A hushed voice would mutter: “Why, that would be anarchy?” To which I would respond with a delighted “Yes, Indeed!”
The malice and ill temper we experienced was amazing to those unacquainted with these disagreements. There is nothing personal in this request and it is a question that has confronted mankind since time immemorial. It is the authorship of tribes and nation-states at the macro-level and the germination of divorces in Western culture. It is the genesis of self-determination and the individualistic notion of being left the hell alone. There was even one impassioned question at the annual meeting Saturday asking who would maintain the roads if the HOA were not there.
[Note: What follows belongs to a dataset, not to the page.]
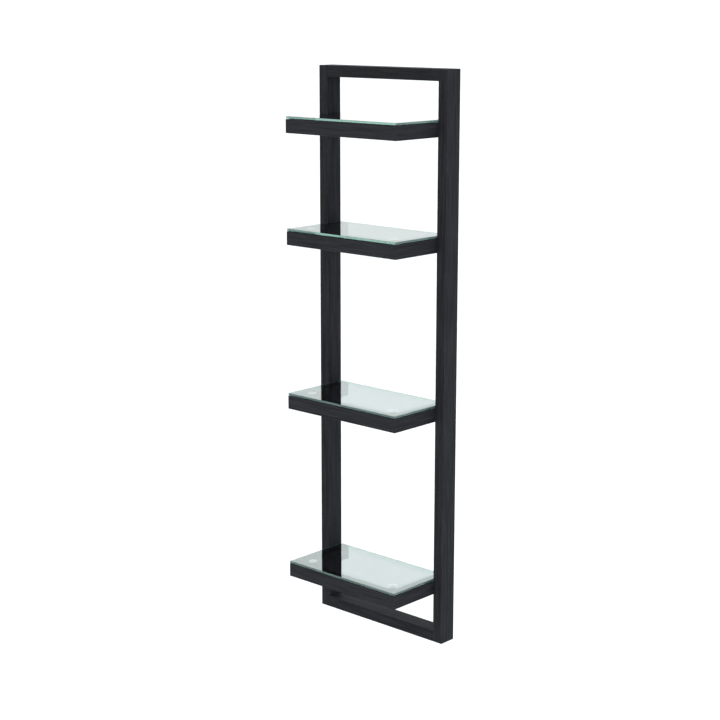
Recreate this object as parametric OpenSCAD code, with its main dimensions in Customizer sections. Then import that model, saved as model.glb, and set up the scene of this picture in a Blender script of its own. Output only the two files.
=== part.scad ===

As if, in the absence of a stick or fetter, everyone would simply helplessly watch their roads fall into disrepair as they gorged themselves on cheap carbohydrates and regretfully took their eyes off the television screen momentarily to gaze wistfully at the pothole-ridden wreck in front of their homes. Walter Block addresses this with alacrity in his pioneering work on roads. Over 60% of all unimproved roads in Kansas, for instance, are in private hands and maintained by the owners. Before we emigrated to Arizona from Idaho we had a quarter miles driveway we maintained to our home in the country. And, gasp, we had a part of it we shared with a neighbor which we maintained voluntarily.
(Our quarter mile white gravel road requires very little maintenance, and I could buy a great deal of gravel for the $5,000 the local fellow wants to pave it. I had him make me a 75? long parking area instead. It cost half as much–ouch–but it is far more useful. This is a beautiful example of the difference between what governments and associations think the peasants should have and what we’re willing to pay for ourselves. Ed.)